Hypothesis: Exercise induces cognitive, somatosensory and autonomic dysfunction that are common features of CFS, GWI, & FM. Axonal alterations may be responsible for the neuropathology
  • (SPECIFIC AIM 1). The exercise stressor disrupts vulnerable compensatory neural mechanisms to reveal two autonomic and cognitive phenotypes via fMRI
  • (SPECIFIC AIM 2). Axonal dysfunction in FM can be identified from functional connectivity studies linked to specific dysregulated neurotransmitters of the brain
  • (SPECIFIC AIM 3). Corollary: CFS neuropathology can be modeled based on exercise-induced outcomes of GWI subjects.
Our integrated exercise & fMRI protocol identified the novel finding of significantly increased axial diffusivity (AD) in specific white matter tracts by diffusion tensor imaging (DTI) that was predictive of GWI status compared to controls. GWI groups also met CFS criteria.

Next, we found that exercise perturbs neurophysiological brain networks that led to 2 GWI phenotypes that were associated with exercise induced changes in autonomic control, white matter integrity, cortical and brainstem atrophy, and brain blood flow dynamics. Baseline studies showed limited cross-sectional "static" differences, but the exercise stressor revealed causal and significant "dynamic" alterations of neural processes.

We propose that CFS subjects will display a comparable dichotomy of objective findings. Identification of CFS subgroups would begin the process of defining objective neuropathological mechanisms in CFS. These objective outcomes may define specific CFS phenotypes and help explain the heterogeneous presentation of this illness. Conversely, identification of other coherent patterns may provide new objectively defined criteria for CFS. These mechanisms can lead to objective diagnostic tests and identification of new targets for treatment.
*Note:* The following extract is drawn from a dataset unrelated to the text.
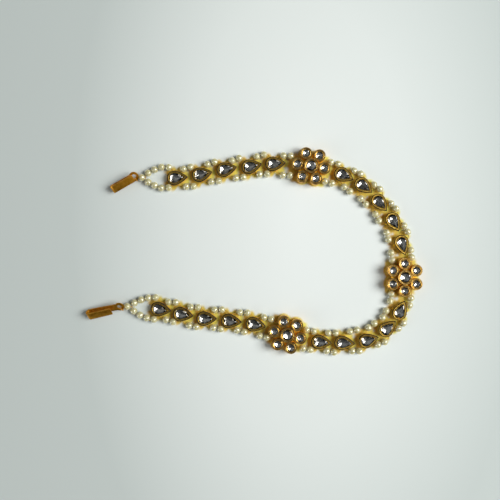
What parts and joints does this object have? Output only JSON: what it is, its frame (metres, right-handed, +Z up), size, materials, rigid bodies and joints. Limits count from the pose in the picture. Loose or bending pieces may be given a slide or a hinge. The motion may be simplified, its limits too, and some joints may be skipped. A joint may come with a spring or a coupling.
{
  "type": "matha patti",
  "caption": "Matha patti: a row of stone-set gold drops and flowers edged with pearls, worn along the hairline and held by a hair hook at each end.",
  "frame": {"origin": "middle of the laid-out piece, on the table that it lies on", "axes": "+Z up from the table, the stones' side; the open side of the loop faces -X, as in the picture"},
  "size_m": [0.1678, 0.1044, 0.0071],
  "materials": {
    "drop_gold": "polished gold plate",
    "flower_gold": "polished warm gold plate",
    "cut_stones": "clear, faceted, foil-backed",
    "pearls": "cream pearl lustre",
    "hook_metal": "antiqued gold strip",
    "thread": "twisted thread"
  },
  "bodies": {
    "root": {"drop_setting_01": "drop_gold", "drop_setting_02": "drop_gold", "drop_setting_03": "drop_gold", "drop_setting_04": "drop_gold", "drop_setting_05": "drop_gold", "drop_setting_06": "drop_gold", "drop_setting_07": "drop_gold", "drop_setting_08": "drop_gold", "drop_setting_09": "drop_gold", "drop_setting_10": "drop_gold", "drop_setting_11": "drop_gold", "drop_setting_12": "drop_gold", "drop_setting_13": "drop_gold", "drop_setting_14": "drop_gold", "drop_setting_15": "drop_gold", "drop_setting_16": "drop_gold", "drop_setting_17": "drop_gold", "drop_setting_18": "drop_gold", "drop_setting_19": "drop_gold", "drop_setting_20": "drop_gold", "drop_stone_01": "cut_stones", "drop_stone_02": "cut_stones", "drop_stone_03": "cut_stones", "drop_stone_04": "cut_stones", "drop_stone_05": "cut_stones", "drop_stone_06": "cut_stones", "drop_stone_07": "cut_stones", "drop_stone_08": "cut_stones", "drop_stone_09": "cut_stones", "drop_stone_10": "cut_stones", "drop_stone_11": "cut_stones", "drop_stone_12": "cut_stones", "drop_stone_13": "cut_stones", "drop_stone_14": "cut_stones", "drop_stone_15": "cut_stones", "drop_stone_16": "cut_stones", "drop_stone_17": "cut_stones", "drop_stone_18": "cut_stones", "drop_stone_19": "cut_stones", "drop_stone_20": "cut_stones", "flower_setting_1": "flower_gold", "flower_setting_2": "flower_gold", "flower_setting_3": "flower_gold", "flower_stones_1": "cut_stones", "flower_stones_2": "cut_stones", "flower_stones_3": "cut_stones", "pearls_upper_loop": "pearls", "pearls_lower_loop": "pearls", "pearls_1_outer": "pearls", "pearls_1_inner": "pearls", "pearls_2_outer": "pearls", "pearls_2_inner": "pearls", "pearls_3_outer": "pearls", "pearls_3_inner": "pearls", "pearls_4_outer": "pearls", "pearls_4_inner": "pearls", "hook_upper": "hook_metal", "hook_lower": "hook_metal", "thread": "thread"}
  },
  "joints": []
}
Public Health Relevance Statement
An exercise challenge - fMRI study in subjects who met criteria for both Chronic Fatigue Syndrome and Gulf War Illness revealed:
  • (A) significant differences in white matter integrity in specific brain tracts that distinguished CFS/GWI from control subjects, and
  • (B) two potential illness phenotypes based on significant differences in autonomic, neurocognitive, brain blood flow, and other purely objective outcomes.
These exercise-induced alterations reveal mechanisms of CFS neuropathology, and provide opportunities for a new diagnostic test and insights into targets for development of drugs and other treatments.